Records with modeling code
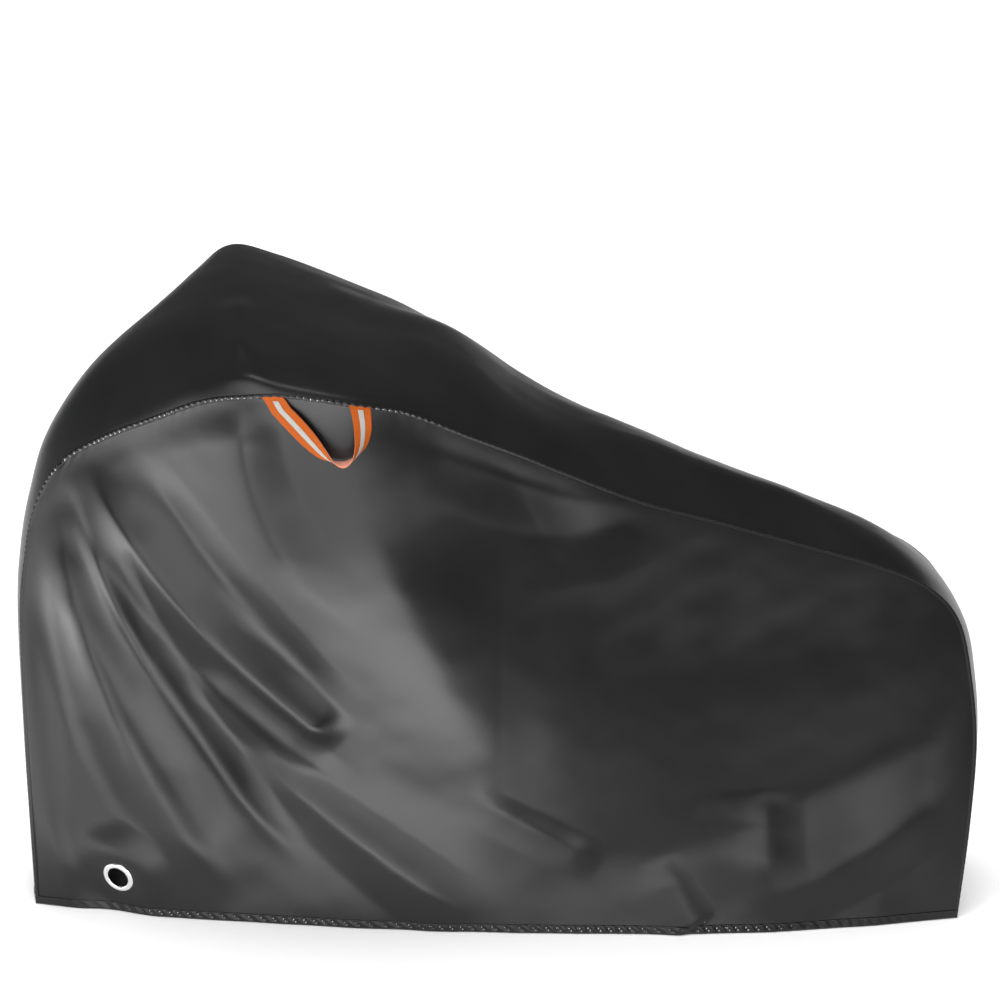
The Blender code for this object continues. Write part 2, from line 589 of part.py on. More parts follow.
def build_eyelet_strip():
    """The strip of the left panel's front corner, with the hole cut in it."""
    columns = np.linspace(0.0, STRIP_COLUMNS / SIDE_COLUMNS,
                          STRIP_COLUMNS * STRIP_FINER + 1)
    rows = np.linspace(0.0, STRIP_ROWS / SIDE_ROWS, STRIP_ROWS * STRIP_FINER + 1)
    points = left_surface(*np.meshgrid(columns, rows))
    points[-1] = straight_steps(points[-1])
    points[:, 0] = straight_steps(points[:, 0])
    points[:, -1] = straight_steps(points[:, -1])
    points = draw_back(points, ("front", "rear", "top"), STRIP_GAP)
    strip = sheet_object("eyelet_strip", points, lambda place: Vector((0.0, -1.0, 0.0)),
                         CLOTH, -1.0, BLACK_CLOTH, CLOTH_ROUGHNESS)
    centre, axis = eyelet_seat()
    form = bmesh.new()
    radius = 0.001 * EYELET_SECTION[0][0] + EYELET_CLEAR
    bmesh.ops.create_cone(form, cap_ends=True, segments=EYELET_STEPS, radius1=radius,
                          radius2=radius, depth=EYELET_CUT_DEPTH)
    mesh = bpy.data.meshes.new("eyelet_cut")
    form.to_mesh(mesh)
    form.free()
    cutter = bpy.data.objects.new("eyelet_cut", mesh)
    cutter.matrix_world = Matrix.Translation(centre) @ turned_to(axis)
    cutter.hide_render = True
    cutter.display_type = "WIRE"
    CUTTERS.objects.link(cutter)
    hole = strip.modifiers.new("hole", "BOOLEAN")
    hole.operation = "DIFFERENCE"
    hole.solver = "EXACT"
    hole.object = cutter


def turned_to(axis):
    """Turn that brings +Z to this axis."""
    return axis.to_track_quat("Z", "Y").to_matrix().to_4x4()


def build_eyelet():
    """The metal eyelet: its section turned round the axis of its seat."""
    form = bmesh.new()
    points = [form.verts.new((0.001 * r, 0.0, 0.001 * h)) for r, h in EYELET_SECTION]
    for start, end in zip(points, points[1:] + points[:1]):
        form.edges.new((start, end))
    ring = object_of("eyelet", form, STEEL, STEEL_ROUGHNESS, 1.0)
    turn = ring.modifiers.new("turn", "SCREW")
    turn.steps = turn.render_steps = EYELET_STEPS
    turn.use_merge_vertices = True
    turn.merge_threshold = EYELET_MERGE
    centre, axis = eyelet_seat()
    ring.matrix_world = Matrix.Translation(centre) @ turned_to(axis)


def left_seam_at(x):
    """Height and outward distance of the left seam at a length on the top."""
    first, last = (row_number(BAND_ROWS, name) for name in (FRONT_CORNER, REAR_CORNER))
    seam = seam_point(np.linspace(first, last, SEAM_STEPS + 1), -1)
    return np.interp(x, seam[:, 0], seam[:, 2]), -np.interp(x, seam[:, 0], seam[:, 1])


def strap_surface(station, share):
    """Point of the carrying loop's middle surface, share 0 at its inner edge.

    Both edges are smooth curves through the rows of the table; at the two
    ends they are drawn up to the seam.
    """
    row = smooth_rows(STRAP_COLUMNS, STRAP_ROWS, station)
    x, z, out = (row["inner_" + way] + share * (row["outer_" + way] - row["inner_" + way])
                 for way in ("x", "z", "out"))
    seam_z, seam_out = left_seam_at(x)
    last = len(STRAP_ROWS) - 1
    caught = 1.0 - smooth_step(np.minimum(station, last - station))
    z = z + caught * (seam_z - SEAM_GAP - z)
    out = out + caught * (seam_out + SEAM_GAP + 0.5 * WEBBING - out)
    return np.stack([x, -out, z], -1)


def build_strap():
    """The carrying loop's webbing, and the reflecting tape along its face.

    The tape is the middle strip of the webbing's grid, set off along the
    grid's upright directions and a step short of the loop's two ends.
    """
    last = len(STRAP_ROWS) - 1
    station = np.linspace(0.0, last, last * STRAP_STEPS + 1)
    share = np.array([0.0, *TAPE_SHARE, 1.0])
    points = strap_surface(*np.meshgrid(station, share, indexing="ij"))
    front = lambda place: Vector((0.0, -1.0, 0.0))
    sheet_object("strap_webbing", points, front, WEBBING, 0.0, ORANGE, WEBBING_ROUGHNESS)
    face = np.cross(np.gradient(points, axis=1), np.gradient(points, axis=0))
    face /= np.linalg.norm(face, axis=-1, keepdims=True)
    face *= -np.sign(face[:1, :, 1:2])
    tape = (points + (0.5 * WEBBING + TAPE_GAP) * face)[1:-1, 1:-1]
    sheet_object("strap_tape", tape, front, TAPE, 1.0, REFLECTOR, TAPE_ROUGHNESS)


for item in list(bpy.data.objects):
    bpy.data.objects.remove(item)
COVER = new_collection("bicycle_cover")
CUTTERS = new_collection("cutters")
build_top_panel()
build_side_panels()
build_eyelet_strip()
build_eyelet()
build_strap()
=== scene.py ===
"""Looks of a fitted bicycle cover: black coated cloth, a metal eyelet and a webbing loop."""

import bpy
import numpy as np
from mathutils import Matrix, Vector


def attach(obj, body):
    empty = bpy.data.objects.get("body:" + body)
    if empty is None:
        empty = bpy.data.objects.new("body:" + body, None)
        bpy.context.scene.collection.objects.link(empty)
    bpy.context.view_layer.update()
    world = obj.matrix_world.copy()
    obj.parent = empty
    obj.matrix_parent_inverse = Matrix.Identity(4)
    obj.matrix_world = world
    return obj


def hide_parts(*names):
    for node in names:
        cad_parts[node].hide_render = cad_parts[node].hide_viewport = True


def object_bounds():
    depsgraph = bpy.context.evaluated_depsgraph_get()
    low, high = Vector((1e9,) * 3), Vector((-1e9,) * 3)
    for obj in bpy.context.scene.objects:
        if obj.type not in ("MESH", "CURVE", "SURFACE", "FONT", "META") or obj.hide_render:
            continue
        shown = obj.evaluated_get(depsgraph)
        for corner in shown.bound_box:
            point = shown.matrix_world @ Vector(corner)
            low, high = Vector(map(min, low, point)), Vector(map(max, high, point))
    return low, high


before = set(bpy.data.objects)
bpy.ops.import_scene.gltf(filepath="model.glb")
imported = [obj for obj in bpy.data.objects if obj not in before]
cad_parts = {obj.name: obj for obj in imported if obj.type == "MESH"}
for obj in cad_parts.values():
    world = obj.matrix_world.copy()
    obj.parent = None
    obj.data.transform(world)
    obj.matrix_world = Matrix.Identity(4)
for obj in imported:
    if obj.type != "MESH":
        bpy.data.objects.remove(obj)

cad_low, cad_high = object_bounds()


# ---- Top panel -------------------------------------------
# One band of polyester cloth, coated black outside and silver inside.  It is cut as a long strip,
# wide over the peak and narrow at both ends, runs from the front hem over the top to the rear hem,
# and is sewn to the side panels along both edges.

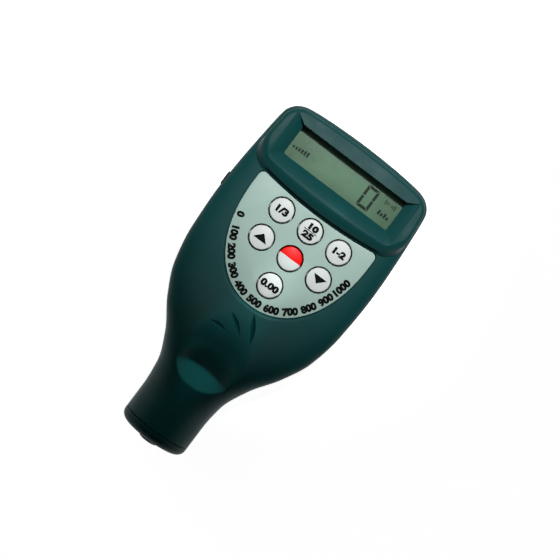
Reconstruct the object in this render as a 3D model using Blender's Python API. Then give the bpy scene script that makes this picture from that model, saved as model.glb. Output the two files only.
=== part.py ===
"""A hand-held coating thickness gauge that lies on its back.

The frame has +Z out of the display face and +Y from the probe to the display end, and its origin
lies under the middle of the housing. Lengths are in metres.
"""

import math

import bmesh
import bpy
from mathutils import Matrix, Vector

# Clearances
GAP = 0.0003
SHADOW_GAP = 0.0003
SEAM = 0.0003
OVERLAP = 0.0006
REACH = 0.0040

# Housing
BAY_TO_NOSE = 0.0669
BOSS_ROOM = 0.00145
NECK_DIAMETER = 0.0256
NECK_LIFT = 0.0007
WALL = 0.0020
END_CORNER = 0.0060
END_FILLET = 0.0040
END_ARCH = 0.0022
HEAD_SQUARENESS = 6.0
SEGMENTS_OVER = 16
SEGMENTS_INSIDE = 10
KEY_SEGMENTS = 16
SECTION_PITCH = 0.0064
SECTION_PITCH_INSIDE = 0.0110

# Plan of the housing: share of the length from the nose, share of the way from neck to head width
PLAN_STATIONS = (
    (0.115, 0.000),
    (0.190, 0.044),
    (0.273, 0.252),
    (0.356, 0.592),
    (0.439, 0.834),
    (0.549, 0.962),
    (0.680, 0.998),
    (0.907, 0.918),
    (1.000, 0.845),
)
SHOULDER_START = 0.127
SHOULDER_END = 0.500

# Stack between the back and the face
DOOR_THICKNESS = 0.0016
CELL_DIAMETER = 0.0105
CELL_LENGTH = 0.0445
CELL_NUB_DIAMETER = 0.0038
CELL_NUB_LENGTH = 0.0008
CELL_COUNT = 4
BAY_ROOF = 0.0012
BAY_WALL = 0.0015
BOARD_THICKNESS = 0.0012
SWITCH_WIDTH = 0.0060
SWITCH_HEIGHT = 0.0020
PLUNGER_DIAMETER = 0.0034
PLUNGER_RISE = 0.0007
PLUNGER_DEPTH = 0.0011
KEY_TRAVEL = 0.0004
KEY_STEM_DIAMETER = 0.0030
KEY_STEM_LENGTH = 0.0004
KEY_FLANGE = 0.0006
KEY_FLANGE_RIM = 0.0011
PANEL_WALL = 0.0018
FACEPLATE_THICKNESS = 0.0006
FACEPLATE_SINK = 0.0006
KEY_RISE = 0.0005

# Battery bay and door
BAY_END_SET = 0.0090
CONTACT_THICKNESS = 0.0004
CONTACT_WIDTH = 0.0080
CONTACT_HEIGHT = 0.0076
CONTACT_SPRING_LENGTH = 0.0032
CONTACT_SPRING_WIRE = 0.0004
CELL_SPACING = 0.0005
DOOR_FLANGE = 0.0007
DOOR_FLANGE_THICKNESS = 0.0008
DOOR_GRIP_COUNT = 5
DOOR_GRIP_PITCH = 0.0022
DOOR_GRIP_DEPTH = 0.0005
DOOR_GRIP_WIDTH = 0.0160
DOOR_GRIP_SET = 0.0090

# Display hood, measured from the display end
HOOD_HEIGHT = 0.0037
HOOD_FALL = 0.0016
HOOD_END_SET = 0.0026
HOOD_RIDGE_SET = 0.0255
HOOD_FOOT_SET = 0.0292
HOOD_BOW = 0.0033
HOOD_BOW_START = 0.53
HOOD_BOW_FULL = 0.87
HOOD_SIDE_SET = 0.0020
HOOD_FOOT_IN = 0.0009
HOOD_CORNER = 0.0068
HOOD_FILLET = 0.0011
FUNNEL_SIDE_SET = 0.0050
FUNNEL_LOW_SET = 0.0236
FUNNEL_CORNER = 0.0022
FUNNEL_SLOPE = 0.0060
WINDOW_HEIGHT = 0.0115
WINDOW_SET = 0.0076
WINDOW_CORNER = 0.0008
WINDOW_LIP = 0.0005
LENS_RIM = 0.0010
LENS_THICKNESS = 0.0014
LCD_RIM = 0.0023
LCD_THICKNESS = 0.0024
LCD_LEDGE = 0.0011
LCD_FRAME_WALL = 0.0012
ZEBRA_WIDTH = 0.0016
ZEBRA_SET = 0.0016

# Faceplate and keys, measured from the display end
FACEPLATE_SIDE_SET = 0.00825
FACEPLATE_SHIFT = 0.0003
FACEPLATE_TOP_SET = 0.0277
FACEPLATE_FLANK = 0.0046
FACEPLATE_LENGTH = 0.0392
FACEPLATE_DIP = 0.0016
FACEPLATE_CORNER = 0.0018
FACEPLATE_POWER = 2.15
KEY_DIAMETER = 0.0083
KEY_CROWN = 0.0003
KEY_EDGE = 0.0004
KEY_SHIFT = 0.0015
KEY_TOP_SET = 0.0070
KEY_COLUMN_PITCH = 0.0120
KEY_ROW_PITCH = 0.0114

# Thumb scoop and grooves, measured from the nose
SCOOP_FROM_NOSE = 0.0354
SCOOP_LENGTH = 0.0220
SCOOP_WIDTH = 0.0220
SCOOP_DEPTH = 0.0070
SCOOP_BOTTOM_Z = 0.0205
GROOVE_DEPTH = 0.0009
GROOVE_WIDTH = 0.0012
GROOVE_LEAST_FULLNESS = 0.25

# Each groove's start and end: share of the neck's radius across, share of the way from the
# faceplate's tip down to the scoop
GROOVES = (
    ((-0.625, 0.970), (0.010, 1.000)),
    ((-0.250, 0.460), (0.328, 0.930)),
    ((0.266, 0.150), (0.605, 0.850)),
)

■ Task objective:
Transcribe precisely the lines between the one that contains "for item in" and the one that contains "cad_parts[node].hide_render = cad_parts[node].hide_viewport", counting those two lines as part of the range.

■ Answer to this exercise:
for item in list(bpy.data.objects):
    bpy.data.objects.remove(item)
COVER = new_collection("bicycle_cover")
CUTTERS = new_collection("cutters")
build_top_panel()
build_side_panels()
build_eyelet_strip()
build_eyelet()
build_strap()
=== scene.py ===
"""Looks of a fitted bicycle cover: black coated cloth, a metal eyelet and a webbing loop."""

import bpy
import numpy as np
from mathutils import Matrix, Vector


def attach(obj, body):
    empty = bpy.data.objects.get("body:" + body)
    if empty is None:
        empty = bpy.data.objects.new("body:" + body, None)
        bpy.context.scene.collection.objects.link(empty)
    bpy.context.view_layer.update()
    world = obj.matrix_world.copy()
    obj.parent = empty
    obj.matrix_parent_inverse = Matrix.Identity(4)
    obj.matrix_world = world
    return obj


def hide_parts(*names):
    for node in names:
        cad_parts[node].hide_render = cad_parts[node].hide_viewport = True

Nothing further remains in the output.